The article was printed in the Sunday newspaper's review section while the jury was still considering several outstanding verdicts at the end of the three-month trial.

It was described by Desmond Brown QC, who appeared for the paper at Nottingham Crown Court yesterday after Allitt was sentenced, as a straightforward, unsensational description of Munchhausen's syndrome by proxy - the personality disorder believed to have motivated the nurse to kill and injure.

The article was seen by the paper's night lawyer who took the view that it did not present any serious risk of prejudice. Counsel said it had been a chastening experience for the Observer. Clearly, the system had not worked properly, he said.

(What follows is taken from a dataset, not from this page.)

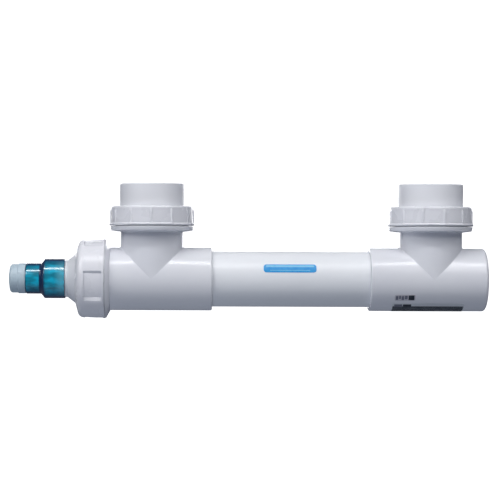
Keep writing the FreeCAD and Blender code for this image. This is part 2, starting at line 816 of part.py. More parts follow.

Mr Brown said that for the editor, Donald Trelford, who leaves the editorship this weekend after 18 years at the helm, it was a matter of great regret and his apologies were both unqualified and sincere.

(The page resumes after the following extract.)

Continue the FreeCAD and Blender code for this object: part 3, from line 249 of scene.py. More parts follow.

But Mr Justice Latham, the trial judge, said he was particularly concerned about the publication because if the jury had seen it, it could have presented very substantial difficulties for the trial. The judge said he intended to refer the article to the Attorney General for him to take a dispassionate view on whether it was appropriate for any legal proceedings to be taken against the newspaper.

Outside court, Mr Trelford refused to make any comment.

Earlier, the judge accepted an apology on behalf of the BBC regional news programme Look North, which screened background material while the jury was still out.

The judge said it was a case where he would have been justified in referring it to the Attorney General, but as the jury had not seen it, no harm had been done and he decided to take no further action.

The Guardian newspaper was also reprimanded by the judge over a leader article it printed after the first two murder verdicts had been delivered but before the jury had finished its work. The judge accepted a written apology from Peter Preston, the Guardian's editor, and said he would not take the matter further.